Well, It SHOULD still be “Good Morning!”, but it’s not…

1. The most unethical Presidential campaign in recent history.  This profile of in Wisconsin, nicely illustrates the central ethics rot at the core of the Sanders campaign and his appeal. Michelz, we learn, is desperately in debt. He is therefor banking on Sanders to solve his problems by taking money from other people and giving it to him.

This is where the hyping of “income inequality” leads, and it is the basis of Sanders’ unethical message. It is inherently unfair that other people make more money than you do, so the government should use its power to “equalize” income and wealth. We learn in the course of the piece that in last week’s California primary, 47 % who said income inequality was their most important issue picked Mr. Sanders. 13% voted for Joe Biden.

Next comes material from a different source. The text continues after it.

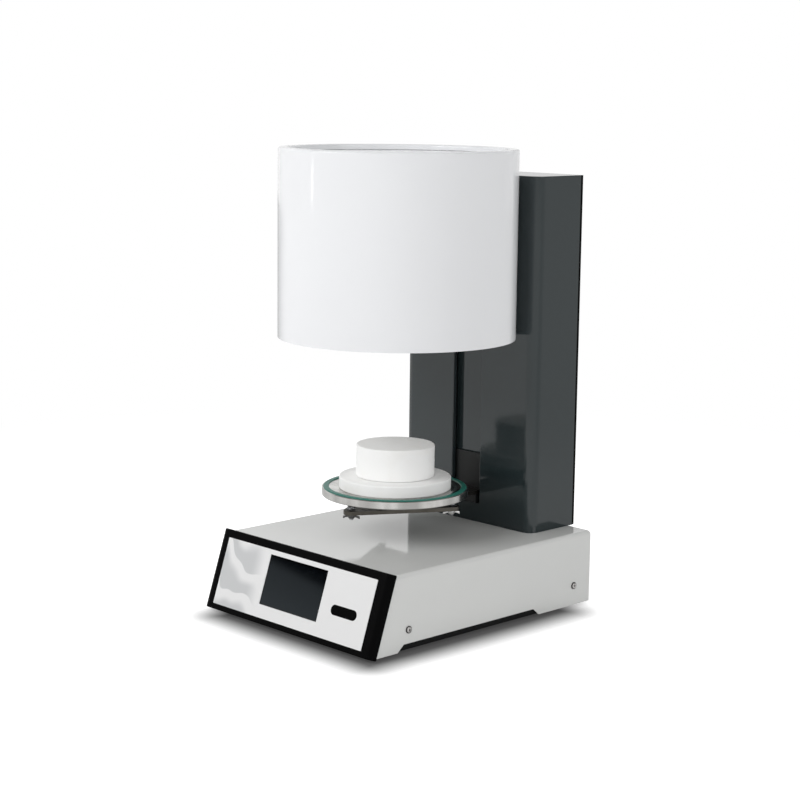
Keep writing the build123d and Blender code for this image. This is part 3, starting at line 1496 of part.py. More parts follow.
nut_hub = 4.6
nut_hub_height = 4.2
wing_span = 8.5
wing_lean = 0.8             # the wings' outer ends lean outwards
wing_height = 3.4
wing_start = 1.0
wing_thickness = 1.8
wing_drop = 5.4
wing_root = nut_hub - 1.0
with BuildPart() as wing_nuts:
    with BuildSketch(level(star_z)):
        with adjusters:
            Circle(nut_hub)
    extrude(amount=-nut_hub_height)
    for index in range(3):
        turn = star_turn + 120 * index
        hub = Plane(
            origin=(star_reach * cos(radians(turn)), axis_y + star_reach * sin(radians(turn)), star_z),
            x_dir=(cos(radians(turn + 90)), sin(radians(turn + 90)), 0),
            z_dir=(cos(radians(turn)), sin(radians(turn)), 0),
        )
        with BuildSketch(hub):
            with BuildLine():
                Polyline(
                    (-wing_root, -nut_hub_height),
                    (-wing_span, -wing_drop),
                    (-wing_span - wing_lean, -wing_drop + wing_height),
                    (-wing_root, -wing_start),
                    (wing_root, -wing_start),
                    (wing_span + wing_lean, -wing_drop + wing_height),
                    (wing_span, -wing_drop),
                    (wing_root, -nut_hub_height),
                    close=True,
                )
            make_face()
        extrude(amount=wing_thickness / 2, both=True)
    with BuildSketch(level(star_z)):
        with adjusters:
            Circle(adjuster_radius)
    extrude(amount=-wing_drop, mode=Mode.SUBTRACT)
wing_nuts.part.label = "wing_nuts"
export_step(wing_nuts.part, "parts/wing_nuts.step")

# Two end-stop switches on the frame, struck by the carriage's edge.
stop_x = 62.0
stop_depth = 12.0
stop_width = 7.0
stop_height = 20.0
stop_low_z = carriage_z - 3.0
stop_high_z = carriage_z + carriage_height + lift_travel
with BuildPart() as stop_switches:
    with BuildSketch(back_to_front(frame_rear - frame_wall)):
        with Locations((-stop_x, stop_low_z), (-stop_x, stop_high_z)):
            Rectangle(stop_width, stop_height)
    extrude(amount=-stop_depth)
stop_switches.part.label = "stop_switches"
export_step(stop_switches.part, "parts/stop_switches.step")
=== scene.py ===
from math import atan2, cos, pi, radians, sin

import bpy
from mathutils import Matrix, Vector


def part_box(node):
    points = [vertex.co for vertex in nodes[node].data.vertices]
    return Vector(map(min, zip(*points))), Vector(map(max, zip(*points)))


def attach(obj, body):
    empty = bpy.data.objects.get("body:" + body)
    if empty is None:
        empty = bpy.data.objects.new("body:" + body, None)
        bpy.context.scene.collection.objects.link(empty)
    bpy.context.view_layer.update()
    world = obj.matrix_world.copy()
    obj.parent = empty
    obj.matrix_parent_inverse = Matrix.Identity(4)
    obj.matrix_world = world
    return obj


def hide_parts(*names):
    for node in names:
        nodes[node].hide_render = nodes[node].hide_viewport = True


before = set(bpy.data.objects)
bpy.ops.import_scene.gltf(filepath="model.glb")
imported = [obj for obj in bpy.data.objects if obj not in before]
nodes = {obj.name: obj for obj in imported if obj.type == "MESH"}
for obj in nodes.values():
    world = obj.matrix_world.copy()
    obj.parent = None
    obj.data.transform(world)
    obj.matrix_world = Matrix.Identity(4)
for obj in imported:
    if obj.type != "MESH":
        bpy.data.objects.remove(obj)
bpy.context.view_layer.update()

mm = 0.001

# ------------------------------------------------------------------------ studio
# A sweep of white paper under soft light, seen from the right front and a little
# from above. The shade round the housing's foot is part of the floor's material.
lift_axis_y = (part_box("firing_table")[0].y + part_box("firing_table")[1].y) / 2
camera_azimuth = radians(46.04)
camera_pitch = radians(9.59)
camera_roll = radians(0.68)
camera_distance = 2.105
camera_lens = 83.565
aim_height = 0.2439
aim_right = 0.00465
away_rear = 0.695           # the level direction from the camera past the furnace
away_left = 0.719
horizon_fade = (0.135, 0.17)
horizon_end = (0.1702, 0.1736)
backdrop_spread = (0.2, 0.6)
backdrop_end = (0.35, 0.75)
ceiling_rise = (0.17, 0.45)
shade_width = (-0.01, 0.06)
open_floor = (0.35, 1.2)
behind_spread = (0.6, 0.9)
lamp_target = Vector((0, 0, 0.26))
white = (1.0, 1.0, 1.0)
black = (0.0, 0.0, 0.0)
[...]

How do individuals brought up in the United States, a nation built on the belief in personal liberty and the responsibility for choosing and making one’s own path in life, come to believe that there is an intrinsic right to a level of wealth and success, regardless of personal choices, industry, talent and character?  We don’t need to ask how we came to have a Presidential contender whose strategy is to appeal to such people and exploit their unhappiness with their current state in life. That is a market-tested approach to acquiring power that has been effective around the world, with disastrous results.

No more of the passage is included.